Plugin Benchmarking Harness Across Diverse Plan Types
Pitch
Create a benchmark harness that continuously measures plugin quality across a broad matrix of plan domains, complexity levels, and risk profiles so plugin performance is evidence-based, not anecdotal.
Why
Plugins affect plan quality, but without benchmarking the system cannot identify which plugins are safe, accurate, or robust across contexts.
Problem
- No consistent evaluation of plugin performance.
- Failures surface late in production plans.
- Plugin quality varies widely across domains.
Proposed Solution
Implement a benchmarking harness that:
- Defines standardized test sets of plans by domain and complexity.
- Runs plugins against these sets under controlled conditions.
- Scores outputs with objective quality metrics.
- Publishes coverage and reliability dashboards.
Benchmark Matrix
Dimensions to cover:
- Domain: infrastructure, software, healthcare, energy, finance
- Complexity: simple, moderate, complex
- Risk: low, medium, high
- Data completeness: sparse, average, rich
Test Set Design
- Use historical plans plus synthetic edge cases.
- Define “golden outputs” for deterministic tasks.
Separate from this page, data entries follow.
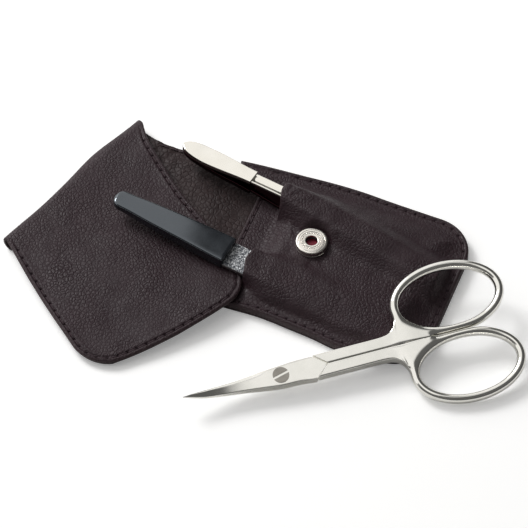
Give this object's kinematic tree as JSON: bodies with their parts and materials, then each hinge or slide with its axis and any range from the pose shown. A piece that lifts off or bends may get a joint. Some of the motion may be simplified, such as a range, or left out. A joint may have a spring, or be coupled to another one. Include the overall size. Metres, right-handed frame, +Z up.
{
  "type": "manicure set case",
  "caption": "Soft folding leather case lying open with its flap turned back, with tweezers and a nail file in sleeves, and nail scissors leaning on its edge.",
  "frame": {"origin": "on the table, at the middle of the pocket's flat underside", "axes": "+X towards the pocket's closed end, +Y across the case to its far long edge, +Z up"},
  "size_m": [0.1415, 0.0794, 0.0115],
  "materials": {
    "leather": "soft pebbled grain",
    "lining": "fine suede-like nap",
    "thread": "matt twisted thread",
    "nickel": "polished nickel plate",
    "clasp_metal": "polished nickel plate",
    "plate_metal": "plain zinc plate",
    "magnet": "sintered, matt",
    "handle": "glossy black",
    "file_steel": "nickel-plated steel",
    "grit": "sparkling abrasive grit"
  },
  "bodies": {
    "case": {"case_leather": "leather", "case_lining": "lining", "seam_back": "thread", "sleeve_lining": "lining", "front_panel": "leather", "seam_pocket": "thread", "seam_mouth": "thread", "clasp_cover": "clasp_metal", "clasp_magnet": "magnet", "clasp_base": "plate_metal", "clasp_washer": "plate_metal", "seam_flap": "thread"},
    "flap_end": {"flap_end_leather": "leather", "flap_end_lining": "lining", "seam_flap_end": "thread", "stud_plate": "clasp_metal", "stud_washer": "plate_metal"},
    "tweezers": {"tweezers_upper_half": "nickel"},
    "tweezers_arm": {"tweezers_lower_half": "nickel"},
    "nail_file": {"file_handle": "handle", "file_blade": "file_steel", "file_grit_upper": "grit", "file_grit_lower": "grit"},
    "scissors": {"scissors_lower_half": "nickel", "scissors_screw": "nickel"},
    "scissors_arm": {"scissors_upper_half": "nickel"}
  },
  "joints": [
    {"name": "flap_lift", "type": "hinge", "parent": "case", "child": "flap_end", "pos_m": [-0.08464, -0.02535, 0.0047], "axis": [-0.9997, -0.0262, 0], "range_deg": [0, 75], "stiffness_Nm_per_rad": 0.0005},
    {"name": "tweezers_draw", "type": "slide", "parent": "case", "child": "tweezers", "axis": [-0.9819, 0.182, 0.0523], "range_m": [0, 0.06]},
    {"name": "tweezers_squeeze", "type": "hinge", "parent": "tweezers", "child": "tweezers_arm", "pos_m": [-0.04577, 0.01675, 0.00765], "axis": [-0.1822, -0.9833, 0], "range_deg": [0, 1.4], "stiffness_Nm_per_rad": 2},
    {"name": "file_draw", "type": "slide", "parent": "case", "child": "nail_file", "axis": [-0.9895, 0.1233, 0.075], "range_m": [0, 0.06]},
    {"name": "scissors_lift", "type": "slide", "parent": "case", "child": "scissors", "axis": [0, 0, 1], "range_m": [0, 0.06]},
    {"name": "scissors_open", "type": "hinge", "parent": "scissors", "child": "scissors_arm", "pos_m": [-0.0025, -0.0395, 0.00385], "axis": [0.098, -0.2036, 0.9741], "range_deg": [0, 40]}
  ]
}
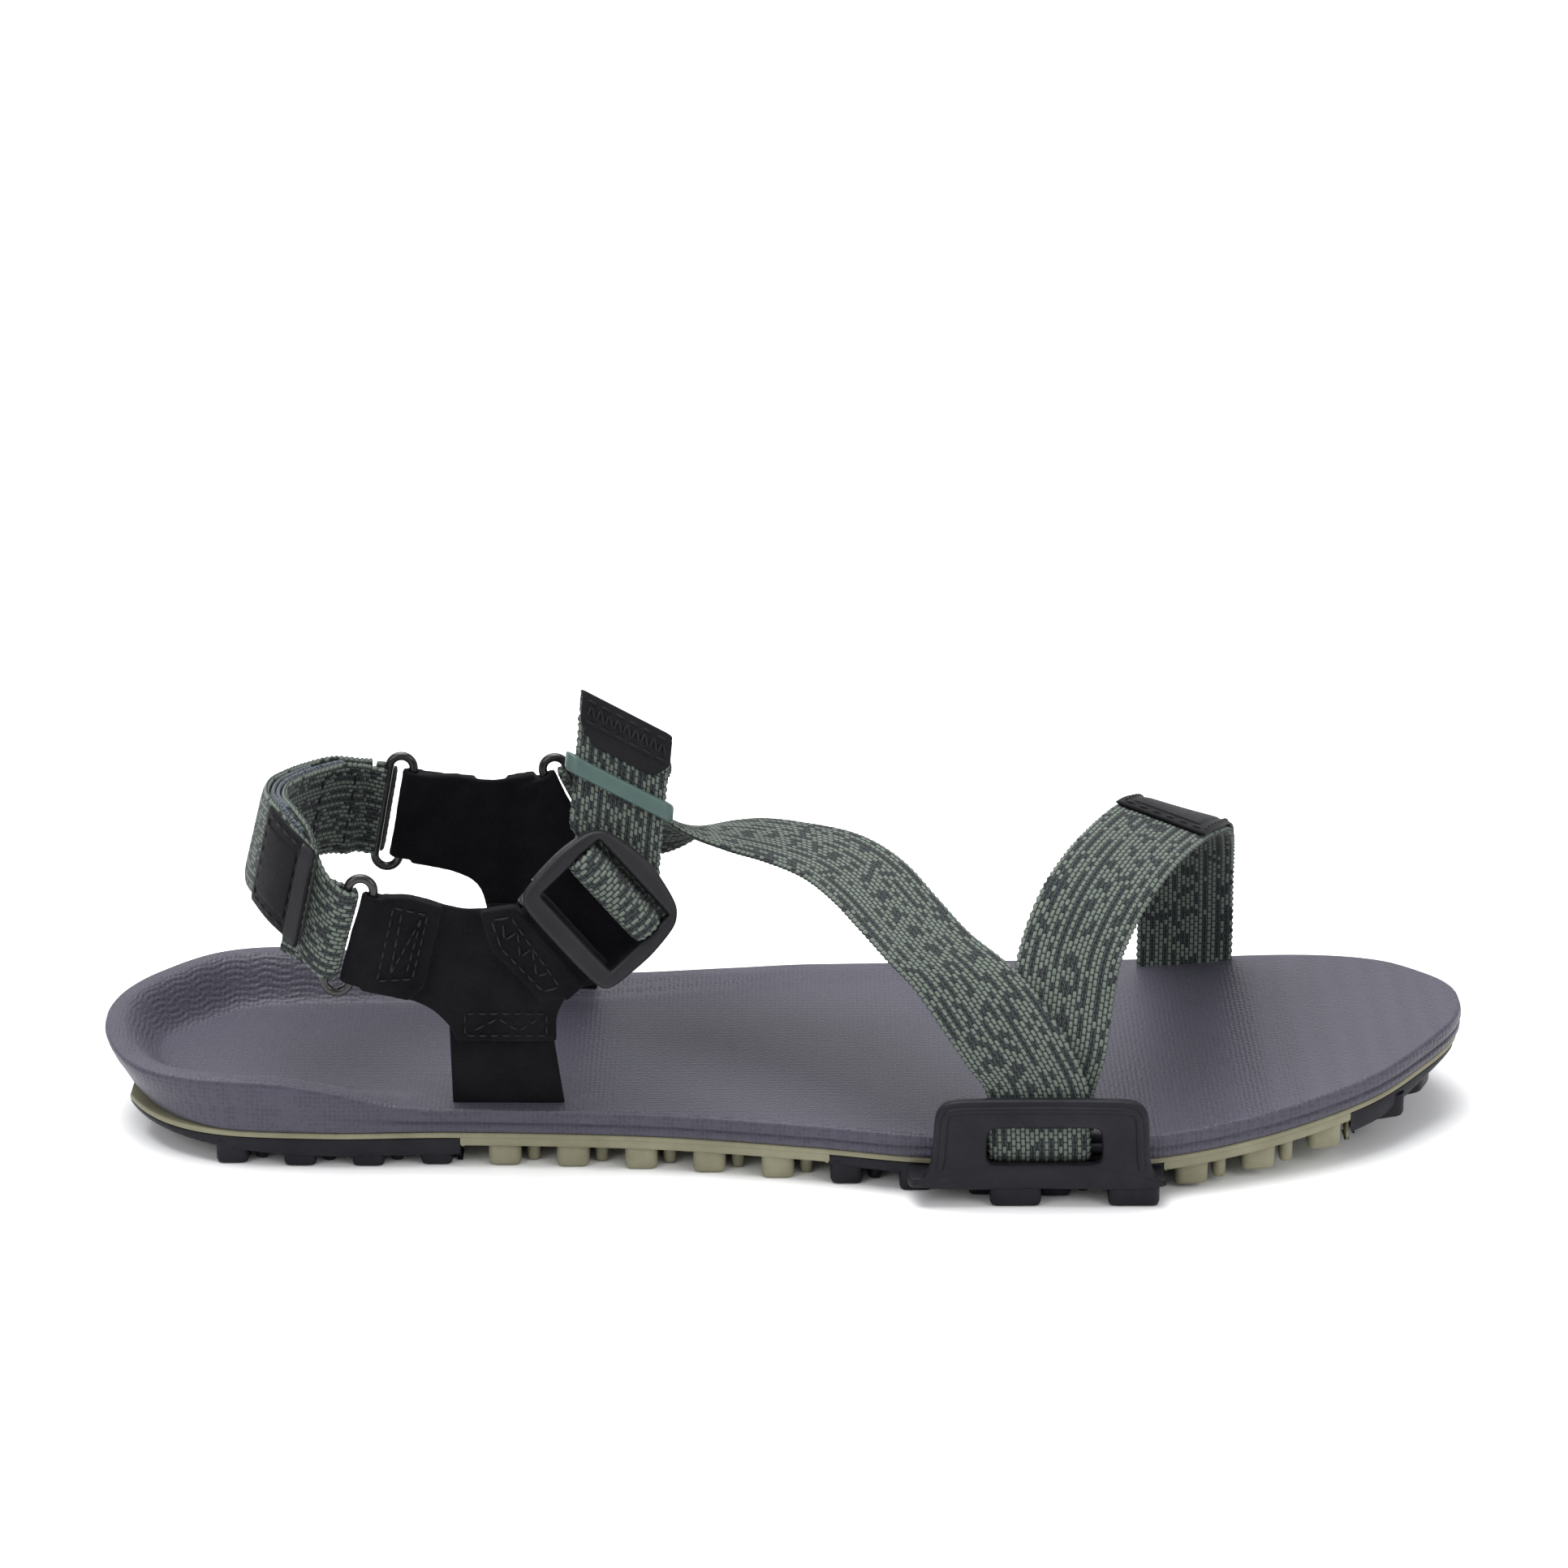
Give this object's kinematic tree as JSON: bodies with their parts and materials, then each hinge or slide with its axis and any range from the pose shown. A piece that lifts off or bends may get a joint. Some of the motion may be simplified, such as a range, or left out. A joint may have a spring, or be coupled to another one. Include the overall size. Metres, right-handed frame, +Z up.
{
  "type": "strappy sport sandal",
  "caption": "Flat-soled sport sandal with lugged rubber outsole, foam footbed with heel cup, webbing straps over forefoot, instep, ankle and heel, suede yokes, wire rings and a slide buckle.",
  "frame": {"origin": "on the ground, under the middle of the sole's length and near its centre line", "axes": "+X points to the toe, +Y to the inner (medial) side, +Z up; a right sandal"},
  "size_m": [0.2736, 0.1047, 0.0943],
  "materials": {
    "footbed_foam": "soft foam with a fine dimpled grain",
    "olive_rubber": "matte moulded rubber",
    "black_rubber": "matte moulded rubber",
    "black_suede": "short nap microfibre suede",
    "green_webbing": "heathered flat-woven webbing",
    "blue_grey_pile": "hook and loop pile",
    "black_wire": "glossy black",
    "black_plastic": "moulded, satin",
    "sage_rubber": "smooth rubber",
    "black_patch": "moulded patch, blank"
  },
  "bodies": {
    "sandal": {"footbed": "footbed_foam", "outsole_olive": "olive_rubber", "outsole_heel_pad": "black_rubber", "outsole_ball_pad": "black_rubber", "outsole_toe_pad": "black_rubber", "lateral_leg": "black_suede", "lateral_yoke": "black_suede", "medial_leg": "black_suede", "medial_yoke": "black_suede", "buckle_backing": "black_suede", "lateral_heel_ring": "black_wire", "medial_heel_ring": "black_wire", "medial_instep_ring": "black_wire", "forefoot_strap": "green_webbing", "forefoot_label": "black_patch", "instep_strap": "green_webbing", "ankle_strap_medial": "green_webbing", "heel_strap": "green_webbing", "heel_strap_pile": "blue_grey_pile"},
    "heel_flap": {"heel_flap": "green_webbing", "heel_flap_hooks": "blue_grey_pile", "pull_tab": "black_patch", "pull_tab_edge": "black_patch"},
    "buckle": {"buckle": "black_plastic", "ankle_strap_lateral": "green_webbing"},
    "tail": {"strap_tail": "green_webbing", "tail_end_tab": "black_suede"},
    "keeper": {"keeper_loop": "sage_rubber"}
  },
  "joints": [
    {"name": "heel_flap_peel", "type": "hinge", "parent": "sandal", "child": "heel_flap", "pos_m": [-0.08256, 0.032, 0.05226], "axis": [-0.183, 0, -0.9831], "range_deg": [0, 90]},
    {"name": "buckle_tilt", "type": "hinge", "parent": "sandal", "child": "buckle", "pos_m": [-0.04306, -0.02965, 0.04703], "axis": [0.6521, 0, -0.7581], "range_deg": [0, 12]},
    {"name": "tail_pull", "type": "slide", "parent": "buckle", "child": "tail", "axis": [0.0943, 0.2263, 0.9695], "range_m": [0, 0.02]},
    {"name": "keeper_slide", "type": "slide", "parent": "buckle", "child": "keeper", "axis": [0.0943, 0.2263, 0.9695], "range_m": [-0.004, 0.001]}
  ]
}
- Include adversarial inputs for robustness testing.
Evaluation Metrics
- Accuracy vs known ground truth
- Completeness of outputs
- Consistency across runs
- Failure rate and error types
- Cost and latency impact
Benchmark Workflow
- Select plan samples from each matrix cell.
- Run plugin in isolation with fixed inputs.
- Compare outputs to baseline and expected structure.
- Aggregate results into a coverage score.
Coverage Scoring
Compute a coverage score that rewards breadth and depth:
CoverageScore =
0.40*DomainCoverage +
0.25*ComplexityCoverage +
0.20*RiskCoverage +
0.15*DataCompletenessCoverage
Output Schema
{
"plugin_id": "plug_551",
"coverage_score": 0.78,
"accuracy": 0.84,
"failure_rate": 0.05,
"domain_breakdown": {
"infrastructure": 0.9,
"healthcare": 0.65
}
}
Integration Points
- Feeds into plugin hub ranking and discovery.
- Required for runtime plugin safety governance.
- Supports plugin adaptation lifecycle improvements.
Success Metrics
- Increased plugin reliability across domains.
- Reduced incidence of untested plugin failures.
- Improved user trust in plugin outputs.
Risks
- High cost to maintain benchmark sets.
- Overfitting plugins to benchmarks.
- Gaps in coverage for emerging domains.
Future Enhancements
- Continual learning from live production feedback.
- Automated benchmark generation from new plans.
- Plugin performance regression alerts.
Detailed Implementation Plan
Phase A — Benchmark Corpus
- Build scenario matrix by domain and complexity.
- Define expected contracts and golden outcomes.
- Add adversarial and noisy input suites.
Phase B — Runner and Scoring
- Execute plugins across benchmark suites.
- Score correctness, robustness, latency, and generalization.
- Produce composite quality grade with confidence.
Phase C — Enforcement and Reporting
- Block production promotion below minimum grade.
- Publish benchmark reports and trend charts.
- Trigger re-benchmark on plugin/version changes.
Validation Checklist
- Coverage breadth across plan domains
- Correlation between benchmark grade and prod outcomes
- Drift detection in plugin quality over time